Before his conspiracy-theory-inducing suicide while awaiting trial in a prison in New York, the multimillionaire was known for his links with the glitterati: the celebs, politicians, power-brokers, billionaires, and stars of academia.

It is worth recalling that Epstein was initially arrested in Florida in 2005 after he was accused of paying a 14-year-old for sex. A host of other underage girls described similar sexual abuse, but bizarrely, prosecutors ultimately cut a deal. He’d plead guilty to a single charge and walk away with the gentlest tap on the wrist. The prosecutor would later turn up as labor secretary in Donald Trump’s cabinet. Trump, of course, was another associate of Epstein.

Once he was a convicted sex offender, some did indeed give Epstein a wide berth – notably former presidents Bill Clinton and Donald Trump – but what is remarkable is that there are dozens who didn’t.

Prince Andrew, in the mother of all car-crash interviews, told my podcast colleague, Emily Maitlis, that it was a sense of loyalty that kept him in Epstein’s orbit long after he should have abandoned him. Andrew mused that he himself was perhaps just “too honourable”.

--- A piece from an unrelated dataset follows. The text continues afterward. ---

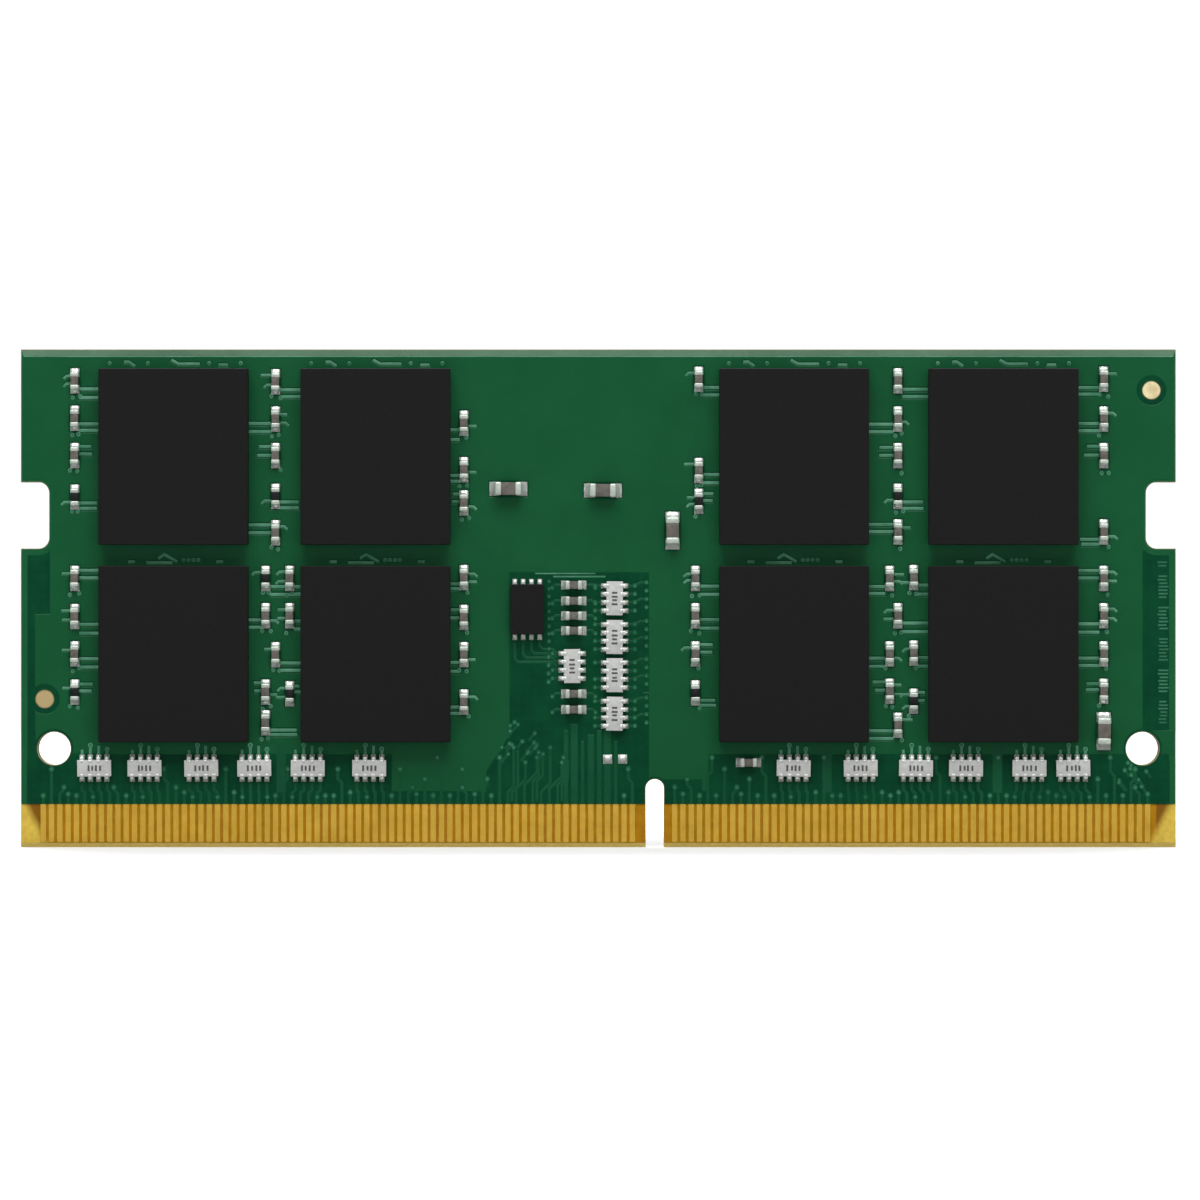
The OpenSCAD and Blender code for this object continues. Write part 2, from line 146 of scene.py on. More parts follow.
def face_loops(node, side):
    """Outlines of a node's outer face on one side: outer loops run anticlockwise, holes clockwise."""
    mesh = NODES[node].data
    outer_y = max(v.co.y * side for v in mesh.vertices)
    edges = {}
    for polygon in mesh.polygons:
        if polygon.normal.y * side < 0.9 or abs(polygon.center.y * side - outer_y) > 1e-6:
            continue
        ring = [mesh.vertices[i].co for i in polygon.vertices]
        ring = [(round(c.x / MM, 4), round(c.z / MM, 4)) for c in ring]
        for a, b in zip(ring, ring[1:] + ring[:1]):
            edges[(a, b)] = True
    nexts = {}
    for a, b in edges:
        if (b, a) not in edges:
            nexts.setdefault(a, []).append(b)
    loops = []
    while nexts:
        start = next(iter(nexts))
        loop, here = [], start
        while here in nexts:
            loop.append(here)
            following = nexts[here].pop()
            if not nexts[here]:
                del nexts[here]
            here = following
        loops.append(loop if side < 0 else loop[::-1])
    return [without_straight_points(loop) for loop in loops if len(loop) > 2]


# ---- flat shapes, as lists of points

def disc(u, v, r, steps=16):
    return [(u + r * math.cos(2 * math.pi * i / steps), v + r * math.sin(2 * math.pi * i / steps))
            for i in range(steps)]


def rectangle(u0, v0, u1, v1):
    return [(u0, v0), (u1, v0), (u1, v1), (u0, v1)]


def round_rectangle(u0, v0, u1, v1, r, steps=3):
    corners = [(u1 - r, v1 - r, 0), (u0 + r, v1 - r, 90), (u0 + r, v0 + r, 180), (u1 - r, v0 + r, 270)]
    points = []
    for cu, cv, start in corners:
        for i in range(steps + 1):
            a = math.radians(start + 90 * i / steps)
            points.append((cu + r * math.cos(a), cv + r * math.sin(a)))
    return points


def stroke(path, width):
    """Outline of a line of that width along a path, with square ends and mitred corners."""
    half = width / 2
    points = [Vector(p) for p in path]
    steps = [(b - a).normalized() for a, b in zip(points, points[1:])]
    left, right = [], []
    for i, p in enumerate(points):
        before, after = steps[max(i - 1, 0)], steps[min(i, len(steps) - 1)]
        along = (before + after).normalized()
        across = Vector((-along.y, along.x)) * half / max(0.5, along.dot(after))
        if i == 0:
            p = p - along * half
        if i == len(points) - 1:
            p = p + along * half
        left.append(tuple(p + across))
        right.append(tuple(p - across))
    return right + left[::-1]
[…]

Really? Is that it? To misquote Mrs Merton, what was it that first attracted all these people to the multimillionaire financier and his dodgy adventure playground? Was it the fear that if they cut Epstein adrift he would come after them, or worse still, expose them? Was it vanity – that they somehow felt chosen to be part of this most exclusive members’ club? Was it the rubbing of shoulders (and perhaps other parts of the anatomy) with others as successful and renowned as themselves?

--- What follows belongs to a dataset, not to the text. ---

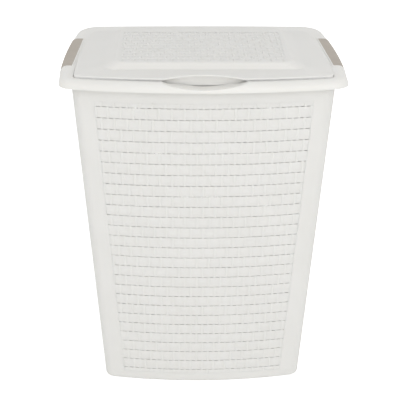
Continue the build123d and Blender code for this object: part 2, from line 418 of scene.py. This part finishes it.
@dataclass(frozen=True)
class Weave:
    """Moulded plain weave: flat strips across, with every second stake passing over them.

    The slits lie between strips, one between each two stakes. The unit that repeats is two
    columns by two rows.
    """

    column: float = 9.57
    row: float = 17.97
    stake: float = 1.4
    groove: float = 1.9
    strip: float = 2.7
    slit: float = 0.34
    edge: float = 1.9
    stake_height: float = 0.32
    stake_dip: float = -0.05
    groove_depth: float = 0.22
    edge_drop: float = 0.6
    wall: float = 1.8

    def height(self, u: float, v: float) -> float:
        """Height of the surface at one crossing of the unit's cutting lines.

        Args:
            u: place across the unit.
            v: place up the unit.

        Returns:
            Height over the strips' face.
        """
        stake = round(u / self.column)
        off = abs(u - stake * self.column)
        band = int(v // self.row)
        from_slit = abs(v - round(v / self.row) * self.row)
        if from_slit < TINY_MM:
            return (self.stake_dip - self.edge_drop) / 2 if off < self.strip - TINY_MM else -self.edge_drop
        at_edge = from_slit < self.edge - TINY_MM
        over = (stake + band) % 2 == 0
        if over and off < self.groove - TINY_MM:
            return self.stake_dip if at_edge else self.stake_height
        if over and off < self.strip - TINY_MM and not at_edge:
            return -self.groove_depth
        return -self.edge_drop if at_edge else 0.0

    def in_slit(self, u: float, v: float) -> bool:
        """Whether a place in the unit is in a slit."""
        off = abs(u - round(u / self.column) * self.column)
        return off > self.groove and abs(v - round(v / self.row) * self.row) < self.slit

    def unit(self, name: str) -> bpy.types.Object:
        """Model the part that repeats, flat, with its corner at the origin."""
        deselect_all()
        wide, tall = 2 * self.column, 2 * self.row
        bpy.ops.mesh.primitive_plane_add(size=1.0)
        piece = bpy.context.object
        piece.name = piece.data.name = name
        edit(piece)
        bpy.ops.mesh.select_all(action="SELECT")
        bpy.ops.transform.resize(value=(wide * MM, tall * MM, 1.0))
        bpy.ops.transform.translate(value=(wide / 2 * MM, tall / 2 * MM, 0.0))
        offsets = (-self.strip, -self.groove, -self.stake, self.stake, self.groove, self.strip)
        cut([c for k in range(3) for c in (k * self.column + o for o in offsets) if 0 < c < wide], 0)
        offsets = (-self.edge, -self.slit, self.slit, self.edge)
        cut([c for k in range(3) for c in (k * self.row + o for o in offsets) if 0 < c < tall], 1)
        pick_faces(piece, lambda face: self.in_slit(*(face.calc_center_median().xy / MM)))
        bpy.ops.mesh.delete(type="FACE")
        levels = sorted({round(self.height(*(v.co.xy / MM)), 3)
                         for v in bmesh.from_edit_mesh(piece.data).verts} - {0.0})
        for level in levels:
            pick_points(piece, lambda co: abs(co.z) < 1e-9 and abs(self.height(*(co.xy / MM)) - level) < 1e-3)
            bpy.ops.transform.translate(value=(0.0, 0.0, level * MM))
        bpy.ops.object.mode_set(mode="OBJECT")
        return piece

    def sheet(self, name: str, columns: int, rows: int, u: float, v: float) -> bpy.types.Object:
        """Repeat the unit into a flat sheet.

        Args:
            name: the object's name.
            columns: units across.
            rows: units up.
            u: where the sheet's left edge goes.
            v: where its lower edge goes.

        Returns:
            The sheet, still without thickness.
        """
        piece = self.unit(name)
        for count, offset in ((columns, (2 * self.column * MM, 0, 0)), (rows, (0, 2 * self.row * MM, 0))):
            modify(piece, "ARRAY", count=count, use_relative_offset=False, use_constant_offset=True,
                   constant_offset_displace=offset, use_merge_vertices=True, merge_threshold=0.02 * MM)
        edit(piece)
        bpy.ops.mesh.select_all(action="SELECT")
        bpy.ops.transform.translate(value=(u * MM, v * MM, 0.0))
        bpy.ops.object.mode_set(mode="OBJECT")
        return piece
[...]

In his interview with Emily, Andrew explained the allure of Epstein thus: “He had the most extraordinary ability to bring extraordinary people together, and that’s the bit that I remember ... going to the dinner parties where you would meet academics, politicians, people from the United Nations.”

I remember attending Davos for the first time ahead of a scheduled interview I was to do with Tony Blair when he was prime minister, and being invited to something called the Red party, in a small conference room in the poshest hotel in Davos. There were rock stars, supermodels, world leaders, CEOs – and yes, actually, Prince Andrew. I was the only person there I hadn’t heard of. It was slightly intoxicating, and bewildering.

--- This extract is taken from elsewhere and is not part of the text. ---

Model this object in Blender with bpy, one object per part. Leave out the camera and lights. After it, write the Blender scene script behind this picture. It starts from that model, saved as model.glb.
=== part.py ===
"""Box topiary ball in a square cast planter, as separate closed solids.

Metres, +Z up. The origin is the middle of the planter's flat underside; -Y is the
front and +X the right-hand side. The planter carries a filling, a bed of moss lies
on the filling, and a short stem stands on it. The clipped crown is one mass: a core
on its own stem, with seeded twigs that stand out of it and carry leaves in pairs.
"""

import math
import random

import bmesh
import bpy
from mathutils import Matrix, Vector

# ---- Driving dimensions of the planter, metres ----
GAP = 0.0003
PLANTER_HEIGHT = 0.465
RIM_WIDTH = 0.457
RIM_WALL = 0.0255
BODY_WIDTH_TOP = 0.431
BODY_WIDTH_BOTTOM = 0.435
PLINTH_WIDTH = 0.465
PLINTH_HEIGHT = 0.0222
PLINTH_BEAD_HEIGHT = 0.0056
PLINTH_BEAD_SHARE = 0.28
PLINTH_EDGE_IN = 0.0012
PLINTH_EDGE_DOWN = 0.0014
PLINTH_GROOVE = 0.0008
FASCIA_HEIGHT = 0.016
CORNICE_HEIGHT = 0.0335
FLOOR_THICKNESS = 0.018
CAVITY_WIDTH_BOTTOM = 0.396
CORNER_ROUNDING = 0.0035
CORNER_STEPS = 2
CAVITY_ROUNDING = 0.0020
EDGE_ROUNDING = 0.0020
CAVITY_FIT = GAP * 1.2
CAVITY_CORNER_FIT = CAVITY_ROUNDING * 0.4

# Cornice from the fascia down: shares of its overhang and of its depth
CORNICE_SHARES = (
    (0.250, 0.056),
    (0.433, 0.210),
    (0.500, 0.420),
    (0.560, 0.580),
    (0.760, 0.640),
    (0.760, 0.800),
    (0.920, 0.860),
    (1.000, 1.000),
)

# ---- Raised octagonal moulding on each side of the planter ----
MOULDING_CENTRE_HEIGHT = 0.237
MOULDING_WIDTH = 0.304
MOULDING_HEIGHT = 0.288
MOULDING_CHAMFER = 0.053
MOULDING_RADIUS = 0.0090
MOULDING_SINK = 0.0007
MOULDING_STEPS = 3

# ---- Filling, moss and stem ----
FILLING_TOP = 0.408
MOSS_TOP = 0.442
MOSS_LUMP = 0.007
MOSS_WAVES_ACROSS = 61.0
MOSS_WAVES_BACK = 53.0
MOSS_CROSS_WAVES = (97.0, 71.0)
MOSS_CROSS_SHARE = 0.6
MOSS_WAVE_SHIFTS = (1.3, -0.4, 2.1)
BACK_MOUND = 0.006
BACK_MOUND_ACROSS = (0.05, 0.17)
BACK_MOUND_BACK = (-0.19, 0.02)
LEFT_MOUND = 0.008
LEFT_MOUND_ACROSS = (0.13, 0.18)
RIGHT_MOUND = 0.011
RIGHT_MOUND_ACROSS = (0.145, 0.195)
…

Davos is one big schmooze-a-thon for these types of people, as the prince well knows. And if you are breathing that type of rarified air with the good and the great, there is no shortage of opportunity to discuss the problems of the world in endless salons and get-togethers for the well-to-do. But how much more agreeable to do it on a private island, with young women there to attend to your every need.

One wonders whether these kings of the universe ever embarked on a risk/reward analysis as they made themselves comfortable in the soft, leather seats of the Gulfstream on their way to the island. It seems somehow inconceivable that they did, because surely you could only come to one conclusion. But maybe that is what it is like when you enter those social circles: you start to believe your own publicity, and in your own invincibility.

If that was the case then, I bet that now – some four-plus years since Epstein took his own life at the Metropolitan Detention Center – these grandees are still sleeping uneasily, terrified of what is still to come out.